The housing allows to access nearly all functionalities with a couple of small exceptions as it is not possible to operate the back wheel control of the camera nor access the “AF” and “drive” direct setting buttons on the top right. This was a design choice not to clutter the back as the Canon DSLRs have a very useful “Q” button in the back that allows to select any setting from the menu via the arrow controls and then change them via the top wheel. As I started using the menu and the Q button I found myself loving the simplicity of managing settings this way and the transparent hosing makes it really easy to look through the camera display.
It is also not possible to operate the ON/OFF camera switch so you have to remember to get your camera in already switched ON. In any case with the basic practice of taking at least a test photo after assembling the system at home it will be immediately evident if one forgot to switch it on.
So it was finally time for the real test out on a dive.

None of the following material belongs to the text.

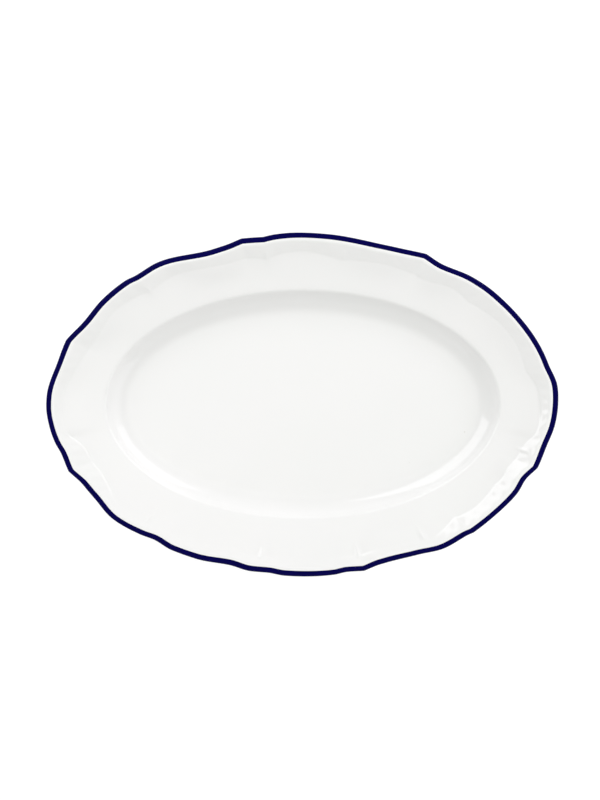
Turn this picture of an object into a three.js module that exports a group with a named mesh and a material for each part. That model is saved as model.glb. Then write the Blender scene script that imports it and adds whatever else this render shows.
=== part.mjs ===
// Oval china serving platter: one porcelain dish with a scalloped, moulded border, the oval foot ring
// it stands on, and the cobalt enamel line fired round its edge. Millimetres, +Z up. The foot stands
// on z = 0, +X runs along the platter, and the origin is under the middle of its outline.
import * as THREE from "three";

// Driving dimensions. A section is drawn along the long axis, so its x is a distance from the centre.
const EDGE_LONG = 168.4; // half the length of the oval that the scallops swing about
const EDGE_SHORT = 113; // half its width
const FLOOR_LONG = 115; // half the length of the well's flat floor
const HEART_LONG = 100; // inside this ring the floor and its underside are plain and flat

const FOOT_HEIGHT = 4.8;
const FOOT_MIDDLE = 112.5; // middle of the foot ring's tread
const FOOT_TREAD = 2.4; // width that touches the table
const FOOT_ROOT = 6.6; // width where the ring meets the dish
const FOOT_ROUNDING = 0.7;

const FLOOR_THICKNESS = 4.8; // the well's wall is as thick
const COVE_RADIUS = 17.7; // hollow curve from the floor into the well's wall
const WALL_SLOPE = THREE.MathUtils.degToRad(56);
const WALL_LENGTH = 1.8; // straight stretch between the cove and the fold
const FOLD_RADIUS = 3; // rounded fold between the wall and the rim
const RIM_SLOPE = THREE.MathUtils.degToRad(12); // just outside the fold
const RIM_SLOPE_OUT = THREE.MathUtils.degToRad(16); // where the rim meets the border

const BORDER_WIDTH = 13.2; // moulded border, measured in from the edge
const BORDER_RISE = 2.9; // its crest stands this far above its inner side
const CREST_INSET = 4.6;
const CREST_ROLL = 0.3; // fall from the crest to the top of the rounded edge
const EDGE_RADIUS = 1.7; // half the thickness of the rounded edge

const LINE_WIDTH = 3.1; // enamel line, seen from above
const LINE_UNDER = 2.5; // enamel line, seen from below
const LINE_THICKNESS = 0.4;
const GAP = 0.3; // clearance between pieces

const SEGMENTS = 120;
const CURVE_STEPS = 3; // on a free curve; an arc has twice as many

// The scalloped edge: eccentric angle in degrees from +X, how far the edge stands outside the oval, and
// true where two lobes meet in a sharp point instead of a smooth crest or hollow.
const SCALLOPS = [
  [0, 1.2], [6, 1.75], [14, -0.35], [28, -0.4], [36, 0], [44, 0.7], [48, 0.55], [56, -1.15],
  [61, 1.2, true], [68, -0.65], [72, -0.95], [84, 0.65], [92, 1.15], [96, 0.7], [99, -0.4, true],
  [104, 0.55, true], [108, -1.8], [112, -2.55], [125, 1.5], [131, 0.5], [134, 1.2], [142, 0.4],
  [150, -1.35], [158, 1, true], [166, -0.35], [177, 1.75], [181, 1.9], [187, 1.25], [193, 0.3],
  [197, -0.8], [203, 0.5, true], [209, -2], [214, -1.55], [222, 0.95], [230, -0.35], [234, -1.55],
  [239, 0], [245, 0], [253, -1.5], [258, 0.1], [262, -0.2], [266, 1], [272, 1.25], [277, 0.95],
  [280, -0.05], [284, 0.85, true], [288, -1.35], [291, -1.7], [297, -0.85], [304, 1.65], [310, 0.8],
  [312, 1.35, true], [320, 0], [328, -0.75], [333, -2.45], [338, -0.2, true], [345, -1.2], [353, 0.3],
];
const POINT_SHARPNESS = 1.2; // how steeply the edge runs into a sharp point, against a straight line
const FADE_START = BORDER_WIDTH; // the scallops keep their full size across the border
const FADE_END = 26; // and have died away this far in

const china = new THREE.MeshStandardMaterial({ color: 0xf3f2ee, roughness: 0.12, metalness: 0 });
const bareChina = new THREE.MeshStandardMaterial({ color: 0xe9e6de, roughness: 0.6, metalness: 0 });
const cobalt = new THREE.MeshStandardMaterial({ color: 0x0c0650, roughness: 0.18, metalness: 0 });

// Each ring's half length is this much more than its half width, so the rim and the wall are as wide
// at the ends of the platter as at its sides.
const AXES_GAP = EDGE_LONG - EDGE_SHORT;
const FLOOR_TOP = FOOT_HEIGHT + FLOOR_THICKNESS;

// Slopes of the edge just before and just after each scallop point, so that crests and hollows are
// level, points in between run on smoothly, and sharp points keep their two sides.
function scallopSlopes() {
  const count = SCALLOPS.length;
  const span = (i) => (SCALLOPS[(i + 1) % count][0] - SCALLOPS[i][0] + 360) % 360;
  const steepness = (i) => (SCALLOPS[(i + 1) % count][1] - SCALLOPS[i][1]) / span(i);
  return SCALLOPS.map(([, , sharp], i) => {
    const before = (i + count - 1) % count;
    const [left, right] = [steepness(before), steepness(i)];
    if (sharp) return [left * POINT_SHARPNESS, right * POINT_SHARPNESS];
    if (left * right <= 0) return [0, 0];
    const [weightLeft, weightRight] = [2 * span(i) + span(before), span(i) + 2 * span(before)];
    const slope = (weightLeft + weightRight) / (weightLeft / left + weightRight / right);
    return [slope, slope];
  });
}
const SLOPES = scallopSlopes();

// How far the edge stands outside the oval at an angle in radians.
function scallopAt(angle) {
  const degrees = THREE.MathUtils.euclideanModulo(THREE.MathUtils.radToDeg(angle), 360);
  const i = SCALLOPS.findLastIndex(([start]) => start <= degrees);
  const next = (i + 1) % SCALLOPS.length;
  const span = (SCALLOPS[next][0] - SCALLOPS[i][0] + 360) % 360;
  const t = (degrees - SCALLOPS[i][0]) / span;
  return (
    SCALLOPS[i][1] * (2 * t ** 3 - 3 * t ** 2 + 1) +
    SLOPES[i][1] * span * (t ** 3 - 2 * t ** 2 + t) +
    SCALLOPS[next][1] * (3 * t ** 2 - 2 * t ** 3) +
    SLOPES[next][0] * span * (t ** 3 - t ** 2)
  );
}

// The plan position of a section point that lies at this angle and this distance along the long axis.
function planPoint(angle, along) {
  const squeeze = Math.min(1, along / HEART_LONG);
  const across = (Math.max(along, HEART_LONG) - AXES_GAP) * squeeze;
  const point = new THREE.Vector2(along * Math.cos(angle), across * Math.sin(angle));
  const outwards = new THREE.Vector2(across * Math.cos(angle), along * Math.sin(angle)).normalize();
  const fade = 1 - THREE.MathUtils.smoothstep(EDGE_LONG - along, FADE_START, FADE_END);
  return point.addScaledVector(outwards, scallopAt(angle) * fade);
}

// Turns a section round the platter's axis and draws every ring of it out to its scalloped oval.
function ovalLathe(section) {
  const geometry = new THREE.LatheGeometry(section, SEGMENTS).rotateX(Math.PI / 2);
  const position = geometry.getAttribute("position");
  for (let i = 0; i < position.count; i++) {
    const [x, y] = [position.getX(i), position.getY(i)];
    const plan = planPoint(Math.atan2(y, x), Math.hypot(x, y));
    position.setXY(i, plan.x, plan.y);
  }
  geometry.computeVertexNormals();
  return geometry;
}

// The upper face of the dish, from the centre of the well out to the crest of the border.
function upperFace() {
  const face = new THREE.Path().moveTo(0, FLOOR_TOP).lineTo(HEART_LONG, FLOOR_TOP);
  const coveCentre = FLOOR_TOP + COVE_RADIUS;
  face.absarc(FLOOR_LONG, coveCentre, COVE_RADIUS, -Math.PI / 2, WALL_SLOPE - Math.PI / 2);
  const wallTop = new THREE.Vector2(Math.cos(WALL_SLOPE), Math.sin(WALL_SLOPE))
    .multiplyScalar(WALL_LENGTH)
    .add(face.currentPoint);
  const foldX = wallTop.x + FOLD_RADIUS * Math.sin(WALL_SLOPE);
  const foldZ = wallTop.y - FOLD_RADIUS * Math.cos(WALL_SLOPE);
  face.absarc(foldX, foldZ, FOLD_RADIUS, Math.PI / 2 + WALL_SLOPE, Math.PI / 2 + RIM_SLOPE, true);
  const borderX = EDGE_LONG - BORDER_WIDTH;
  const halfRim = (borderX - face.currentPoint.x) / 2;
  const middleZ = face.currentPoint.y + halfRim * Math.tan(RIM_SLOPE);
  const borderZ = middleZ + halfRim * Math.tan(RIM_SLOPE_OUT);
  face.quadraticCurveTo(borderX - halfRim, middleZ, borderX, borderZ);
  const crestX = EDGE_LONG - CREST_INSET;
  const crestZ = borderZ + BORDER_RISE;
  const reach = (crestX - borderX) * 0.4; // length of the curve's handles
  const handleZ = borderZ + reach * Math.tan(RIM_SLOPE_OUT);
  face.bezierCurveTo(borderX + reach, handleZ, crestX - reach, crestZ, crestX, crestZ);
  return face.getPoints(CURVE_STEPS);
}
const UPPER_FACE = upperFace();

// The rounded edge's centre, and the rings where the enamel line starts above and below it.
const EDGE_X = EDGE_LONG - EDGE_RADIUS;
const EDGE_Z = UPPER_FACE.at(-1).y - CREST_ROLL - EDGE_RADIUS;
const LINE_TOP = EDGE_LONG - LINE_WIDTH;
const LINE_BOTTOM = EDGE_LONG - LINE_UNDER;

// Points round the edge at this radius from its centre, from the lowest to the highest.
function edgeArc(radius) {
  return new THREE.Path().absarc(EDGE_X, EDGE_Z, radius, -Math.PI / 2, Math.PI / 2).getPoints(2);
}

// The underside of the dish, from its centre out to the rounded edge.
function underside() {
  const face = new THREE.Path().moveTo(0, FOOT_HEIGHT).lineTo(HEART_LONG, FOOT_HEIGHT);
  const coveRadius = COVE_RADIUS + FLOOR_THICKNESS;
  const coveCentre = FOOT_HEIGHT + coveRadius;
  face.absarc(FLOOR_LONG, coveCentre, coveRadius, -Math.PI / 2, WALL_SLOPE - Math.PI / 2);
  const wall = face.currentPoint;
  const edge = new THREE.Vector2(LINE_BOTTOM - GAP, EDGE_Z - EDGE_RADIUS);
  face.bezierCurveTo(wall.x + 3, wall.y + 4.4, edge.x - 15, edge.y - 4.5, edge.x, edge.y);
  return face.getPoints(CURVE_STEPS);
}

// The dish is one piece of porcelain: floor, well wall, rim and moulded border. Its edge is rebated
// all round, and the enamel line that lies in the rebate makes up the full outline.
function dishSection() {
  const rebate = EDGE_RADIUS - LINE_THICKNESS - GAP;
  return [
    ...underside(),
    new THREE.Vector2(LINE_BOTTOM - GAP, EDGE_Z - rebate),
    ...edgeArc(rebate),
    new THREE.Vector2(LINE_TOP - GAP, EDGE_Z + rebate),
    new THREE.Vector2(LINE_TOP - GAP, EDGE_Z + EDGE_RADIUS),
    ...UPPER_FACE.toReversed(),
  ];
}

// The enamel line, wrapped round the edge from the top of the border to just under it.
function lineSection() {
  const inner = EDGE_RADIUS - LINE_THICKNESS;
  return [
    new THREE.Vector2(LINE_TOP, EDGE_Z + inner),
    ...edgeArc(inner).toReversed(),
    new THREE.Vector2(LINE_BOTTOM, EDGE_Z - inner),
    new THREE.Vector2(LINE_BOTTOM, EDGE_Z - EDGE_RADIUS),
    ...edgeArc(EDGE_RADIUS),
    new THREE.Vector2(LINE_TOP, EDGE_Z + EDGE_RADIUS),
    new THREE.Vector2(LINE_TOP, EDGE_Z + inner),
  ];
}

// The foot ring, drawn in to a narrow flat tread with rounded corners.
function footSection() {
  const top = FOOT_HEIGHT - GAP;
  const [innerRoot, outerRoot] = [FOOT_MIDDLE - FOOT_ROOT / 2, FOOT_MIDDLE + FOOT_ROOT / 2];
  const [innerTread, outerTread] = [FOOT_MIDDLE - FOOT_TREAD / 2, FOOT_MIDDLE + FOOT_TREAD / 2];
  const ring = new THREE.Path()
    .moveTo(innerRoot, top)
    .lineTo(innerTread - FOOT_ROUNDING, FOOT_ROUNDING)
    .quadraticCurveTo(innerTread - FOOT_ROUNDING / 2, 0, innerTread, 0)
    .lineTo(outerTread, 0)
    .quadraticCurveTo(outerTread + FOOT_ROUNDING / 2, 0, outerTread + FOOT_ROUNDING, FOOT_ROUNDING)
    .lineTo(outerRoot, top)
    .lineTo(innerRoot, top);
  return ring.getPoints(2);
}

const platter = new THREE.Group();
const pieces = [
  ["platter_body", dishSection(), china],
  ["foot_ring", footSection(), bareChina],
  ["rim_line", lineSection(), cobalt],
];
for (const [name, section, material] of pieces) {
  const mesh = new THREE.Mesh(ovalLathe(section), material);
  mesh.name = name;
  platter.add(mesh);
}

// The scallops reach a little further at one end, so the platter is moved to centre its outline.
const middle = new THREE.Box3().setFromObject(platter).getCenter(new THREE.Vector3());
platter.position.set(-middle.x, -middle.y, 0);

export default platter;
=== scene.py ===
import math

import bpy
import numpy as np
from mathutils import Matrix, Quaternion, Vector


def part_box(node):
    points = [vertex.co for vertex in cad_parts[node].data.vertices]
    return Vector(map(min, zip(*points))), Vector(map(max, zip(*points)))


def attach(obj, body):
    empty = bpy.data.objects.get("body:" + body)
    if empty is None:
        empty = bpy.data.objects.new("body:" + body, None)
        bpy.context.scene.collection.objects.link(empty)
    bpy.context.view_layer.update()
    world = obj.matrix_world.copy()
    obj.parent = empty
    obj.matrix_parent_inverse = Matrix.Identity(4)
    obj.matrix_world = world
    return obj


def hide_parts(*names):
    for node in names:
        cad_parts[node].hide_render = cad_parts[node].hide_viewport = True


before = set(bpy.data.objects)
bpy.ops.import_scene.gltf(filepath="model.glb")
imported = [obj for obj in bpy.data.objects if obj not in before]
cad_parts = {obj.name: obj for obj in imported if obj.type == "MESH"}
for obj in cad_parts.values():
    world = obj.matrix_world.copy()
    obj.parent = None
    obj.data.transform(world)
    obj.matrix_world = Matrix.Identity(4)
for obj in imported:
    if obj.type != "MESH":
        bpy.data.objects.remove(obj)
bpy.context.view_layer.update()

MM = 0.001


def node_box(node):
    """Lowest and highest corner of a CAD node, in millimetres."""
    low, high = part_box(node)
    return np.array(low) / MM, np.array(high) / MM


# What the frame settles. The foot ring isn't scalloped, so its box gives the oval's middle and how
# much longer than wide each ring of the platter is, measured on half of it.
foot_low, foot_high = node_box("foot_ring")
body_low, body_high = node_box("platter_body")
line_low, line_high = node_box("rim_line")
MIDDLE = (foot_low + foot_high)[:2] / 2
AXES_GAP = (foot_high[0] - foot_low[0] - foot_high[1] + foot_low[1]) / 2
FOOT_LONG = (foot_high[0] - foot_low[0]) / 2
UNDERSIDE_Z = body_low[2]
CREST_Z = body_high[2]
EDGE_RADIUS = (line_high[2] - line_low[2]) / 2
EDGE_Z = (line_high[2] + line_low[2]) / 2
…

As I said I live in Dubai and just a couple of hours drive from the city you can reach some lovely dive sites on the UAE East Coast that faces the Indian Ocean. So I booked a day trip to dive Inchcape 1 and 2 in Fujairah, two small wrecks sunk about 15 years ago that have developed into quite rich underwater environments. Not the Lembeh Strait but some good macro life for a camera test.
Inchcape1 is a deep dive at 30 meters with limited bottom time to about 25 minutes and my mask was fogging constantly so I got to try the housing in torture test conditions. The housing proved really easy to handle and friendly to operate despite my lack of experience with it. I used manual strobe settings, as those are easy to set for macro and managed to get some quite nice shots of a lovely seahorse and some cute catfish that were hiding between parts of the wreck. The housing is slightly positively buoyant and that was a very welcome relief while holding the housing in one hand and cleaning my mask with the other, repeatedly.
The second dive at Inchcape 2 was more relaxed as I sorted out my mask and we were only at 20 meters so I could enjoy a relaxed dive and testing the housing functionalities. I played around with settings with some of the many scorpion fish and small catfish moving around in a compact group confirming the really smooth operation of the housing. The NiMAR Macro port is also designed to attach a focus light on a slot on top of it that makes the focusing much faster and easier particularly at depth or for small subjects hidden in the corals or in dark areas.
I enjoyed the cropped sensor of the 70D giving extra magnification to my Canon 100mm macro lens. I usually have a Macromate wet diopter on my macro system to get extra magnification.
NiMAR just brought out some new flip lens holder system to add some wet lenses for supermacro and this will make this setup even more powerful to shoot really tiny subjects.
Net, I think this NiMAR system offers a great quality and value housing option as I could deliver the same images I would have gotten with my 3 times more expensive pro-system. I would definitely recommend it to someone taking the first steps into DSLR underwater photography and I would seriously consider it as a solution as a more experienced photographer.